5.3. Recommendations

It is important to provide a regulation that entails the adoption of sustainable practices by the radiology departments and implement comprehensive awareness initiatives to educate all radiographic specialists about the vital role sustainable practices play in maintaining the healthcare system and the environment, and to encourage further research into this topic.
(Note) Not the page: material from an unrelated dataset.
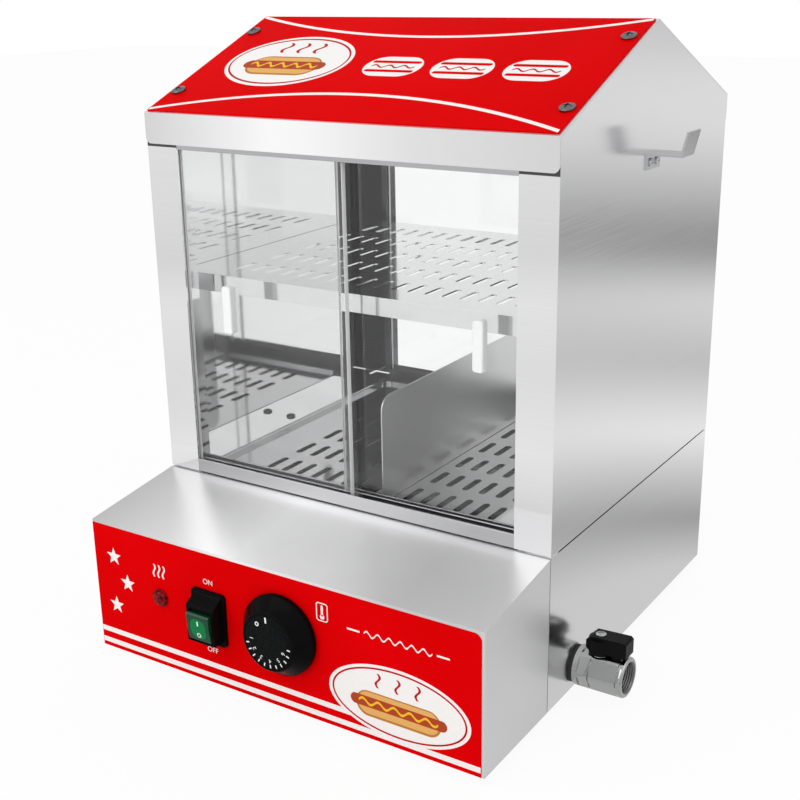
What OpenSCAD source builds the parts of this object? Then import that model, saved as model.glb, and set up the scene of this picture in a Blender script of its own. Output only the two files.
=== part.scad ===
// Countertop steamer cabinet with a sloped control box, a glazed two-level
// warming cabinet under a gable roof, a water tank and a side drain valve.
// Millimetres. X runs to the right, Y from the front to the rear, Z up.
// The origin is at the bottom centre of the whole object.

/* [Housing] */
// Width over the side walls
body_w = 300; // [280:5:360]
// Depth from the front panel to the rear wall
body_d = 343; // [325:1:400]
// Thickness of the stainless sheet
sheet = 1; // [0.8:0.1:1.2]
// Height of the base housing above the feet
base_h = 105; // [102:1:130]
// Width of the small folded lips along sheet edges
lip_w = 12; // [10:1:15]
// Corner radius of pressed openings
press_r = 10; // [7:1:14]
// How far the tank rim stays back from the outer walls, which leaves a dark seam
seam_inset = 4; // [2:0.5:4.5]
// Open width of the upright seam behind the control box
seam_w = 0.8; // [0.5:0.1:1.5]

/* [Control box] */
// Depth of the control box in front of the cabinet
ledge_d = 80; // [76:1:100]
// Height of its front panel
panel_h = 94; // [88:1:100]
// Thickness of the printed front label
label_t = 0.3; // [0.2:0.1:0.6]
// Bare metal left at the top and right of the label
label_edge = 2; // [1:0.5:4]
// Corner radius of the label
label_r = 5; // [2:0.5:8]
// Length of the tongue that joins the control box to the base
tongue = 10; // [6:1:14]

/* [Cabinet] */
// Height of the cabinet walls from the deck to the eaves
cabinet_h = 247; // [230:1:300]
// Rise of the gable roof from eaves to ridge
ridge_rise = 55; // [35:1:75]
// Width of the upright posts folded from the side walls
post_w = 25; // [20:1:32]
// Height of the fascia along the eaves
fascia_h = 20; // [16:1:30]
// Rounding of the fascia's lower corners
fascia_r = 4; // [2:0.5:8]
// Width of the sloping flange that carries the roof
roof_flange = 17; // [14:1:22]
// Thickness of the sign plate on the front slope
sign_t = 1; // [0.8:0.1:2]
// Width left bare round the sign plate
sign_edge = 1.5; // [1:0.5:4]
// Inset of the cabinet's floor screws from the side walls
deck_screw_in = 12.5; // [8:0.5:14]
// Inset of the roof screws from the side walls
roof_screw_in = 8.5; // [7:0.5:12]
// Distance of the lower roof screws from the eaves, along the slope
roof_screw_low = 28; // [20:1:40]
// Distance of the upper roof screws from the ridge, along the slope
roof_screw_high = 27; // [20:1:40]

/* [Doors] */
// Thickness of the door glass
glass_t = 4; // [3:0.5:5]
// Free play of the glass across its groove
groove_play = 1; // [0.6:0.1:1.4]
// Thickness of the track walls
track_wall = 1.5; // [1:0.1:2]
// Height of the bottom tracks
sill_h = 9; // [7:0.5:14]
// Thickness of the floor of a bottom track
sill_floor = 2; // [1:0.5:3]
// Height of the top tracks
head_h = 14; // [12:1:18]
// How far the top tracks hang below the edge of the fascia
head_drop = 3; // [1:0.5:6]
// Gap between the glass and the floor of its groove
glide_gap = 0.2; // [0.1:0.05:0.4]
// Lift room above the glass in the top track
lift_room = 3; // [2:0.5:4]
// Overlap of the two doors of a pair
door_overlap = 9; // [5:0.5:20]
// Gap between a closed door and its post
door_gap = 0.5; // [0.3:0.1:2]
// Corner radius of the glass
glass_r = 1.5; // [1:0.5:3]
// Width of a door handle
handle_w = 7.5; // [6:0.5:14]
// Height of a door handle
handle_h = 32; // [24:1:50]
// Thickness of a door handle
handle_t = 6.5; // [5:0.5:9]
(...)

5.4. Directions for Future Research

Expanding on these findings, future studies should

• Use larger, more stratified data sets to improve representation across Saudi healthcare professions.
• Tracking changes in behavior and the environment around us by periodic assessments of training or technological improvements.
• Examining different countries’ strategies to identify the sustainability models that perform effectively. Investigating AI, Internet of Things (IoT), and automation technologies can further optimize radiology’s energy use and waste handling.
• Exploring behavioral interventions such as feedback systems or gamification to motivate sustainable actions among radiographers.
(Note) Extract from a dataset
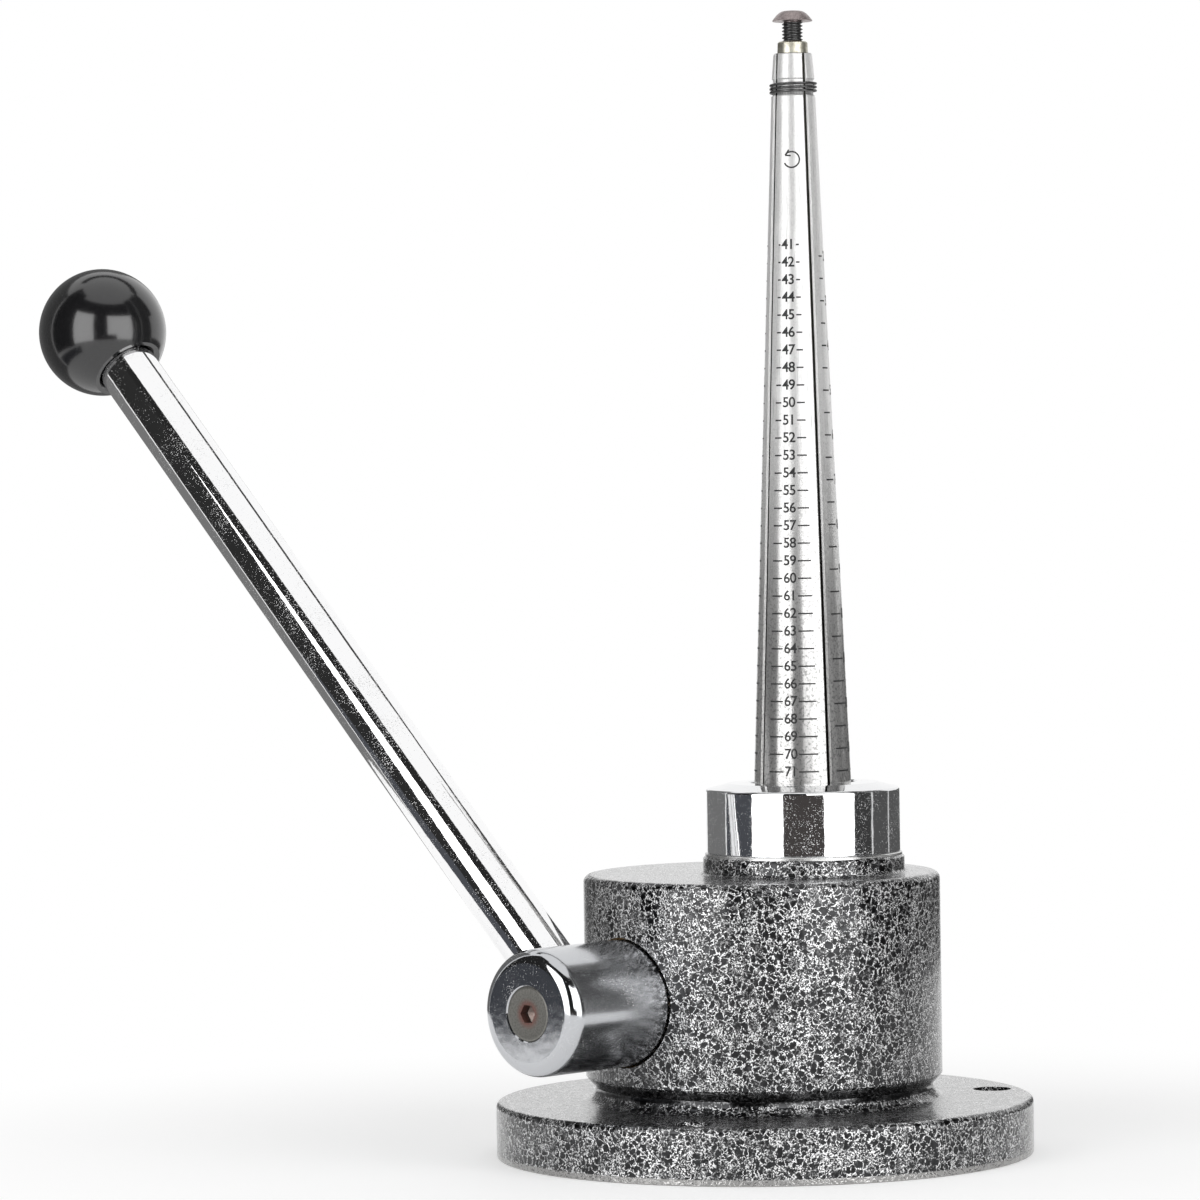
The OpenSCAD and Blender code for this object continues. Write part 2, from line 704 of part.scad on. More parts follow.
base_casting();
shaft_bush();
rod_guide_bush();
seat_ring();
collar();
guide_plate();
foot_ring();
retaining_wire();
shaft_set_screw();
jaw(1);  // jaw_1
jaw(2);  // jaw_2
jaw(3);  // jaw_3
jaw(4);  // jaw_4
taper_rod();
thrust_stud();
top_screw();
crank_shaft();
crank_pin();
crank_roller();
roller_clip();
hub();
hub_screw();
lever_rod();
ball_knob();
knob_insert();
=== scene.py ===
"""Looks of the bench ring stretcher: cast base, split mandrel, chromed lever and black ball.

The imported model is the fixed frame. The classes below dress its nodes, add what the solids leave out
(scales, threads, the fine spring wire) and set up a plain studio with a camera at the photograph's angle.
Lengths are in millimetres in the dataclasses and are turned into metres where a mesh is made.
"""

from __future__ import annotations

import logging
import math
from dataclasses import dataclass, field
from enum import Enum
from typing import Sequence

import bpy
from mathutils import Matrix, Vector

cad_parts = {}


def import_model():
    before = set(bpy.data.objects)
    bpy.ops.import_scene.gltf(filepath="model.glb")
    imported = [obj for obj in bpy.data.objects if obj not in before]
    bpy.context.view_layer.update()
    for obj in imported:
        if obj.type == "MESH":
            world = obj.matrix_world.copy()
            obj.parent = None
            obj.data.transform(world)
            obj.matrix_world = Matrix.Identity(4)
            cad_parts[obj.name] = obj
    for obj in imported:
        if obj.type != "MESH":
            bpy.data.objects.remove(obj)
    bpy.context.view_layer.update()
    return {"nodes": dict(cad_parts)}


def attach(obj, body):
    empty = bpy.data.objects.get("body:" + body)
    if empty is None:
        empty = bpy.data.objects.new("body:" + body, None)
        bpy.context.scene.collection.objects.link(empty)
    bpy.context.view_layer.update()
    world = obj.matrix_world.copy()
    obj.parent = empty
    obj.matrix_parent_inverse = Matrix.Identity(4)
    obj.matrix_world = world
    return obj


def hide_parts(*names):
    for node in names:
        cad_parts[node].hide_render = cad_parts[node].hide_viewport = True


MM = 0.001
SHARP = 0.0005  # millimetres within which a cut or a letter's points count as one
SEAM = 0.001  # millimetres within which the ends of a full turn are joined
SCREW_SIDES = 72
FIRST_MARK, LAST_MARK = 41, 71  # the circumferences on the front jaw, in millimetres
SIZE_0_DIAMETER, DIAMETER_PER_SIZE = 11.63, 0.8128  # ring sizes of the right jaw, in millimetres
LOG = logging.getLogger("ring_stretcher")

Colour = tuple[float, float, float]
Socket = bpy.types.NodeSocket


def hex_corner(across_flats: float) -> float:
    """Distance from the middle of a hexagon to its corner."""
    return across_flats / 2 / math.cos(math.radians(30))


def whole(value: float) -> str:
    """The number of a whole value, and nothing for a half."""
    return str(round(value)) if value == round(value) else ""


# ---------------------------------------------------------------------------------------------------
# Node trees
# ---------------------------------------------------------------------------------------------------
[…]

5.5. Interdisciplinary Collaboration

Sustainability in radiology demands a truly interdisciplinary approach. Environmental scientists can develop tools for measuring imaging-related emissions; engineers can design energy-efficient equipment; behavioral scientists can create strategies to change staff habits; and healthcare administrators can embed sustainability metrics in institutional policies. Such cross-sectoral collaboration is vital for creating practical, scalable solutions that balance clinical performance with ecological responsibility.

5.6. Role of Technology

Technological innovation is central to sustainable radiology. Artificial intelligence (AI) can optimize scan parameters, minimize repeated exposure, and reduce energy consumption. Next-generation scanners are being designed with reduced power requirements, and cloud-based image archiving lessens reliance on physical storage. Tele-radiology services also cut patient travel, reducing carbon emissions. Policymakers should prioritize investment in such digital solutions and ensure interoperability standards to maximize both environmental and clinical efficiency.

5.7. Education Reform

Bridging the gap between awareness and action requires targeted education. Radiography curricula should integrate modules on green healthcare, including energy management, waste control, and environmental impact assessment. Continuing professional development (CPD) programs should reinforce these principles through workshops and certifications. Interprofessional learning initiatives that bring together healthcare practitioners, environmental experts, and administrators can promote shared responsibility and systems thinking. Embedding sustainability in education ensures that future radiographers are both technically proficient and environmentally accountable.

5.8. Limitation

One limitation of this study was the small sample size, which may have decreased the accuracy of the analysis, suggesting an increased number of samples to obtain more accurate results. The final limitation was that the survey was distributed randomly via social media platforms and professional networks, which may have introduced selection bias. Furthermore, inequality of distribution of participants in different categories of demographics (i.e., gender and area of work) may lead to correlation bias.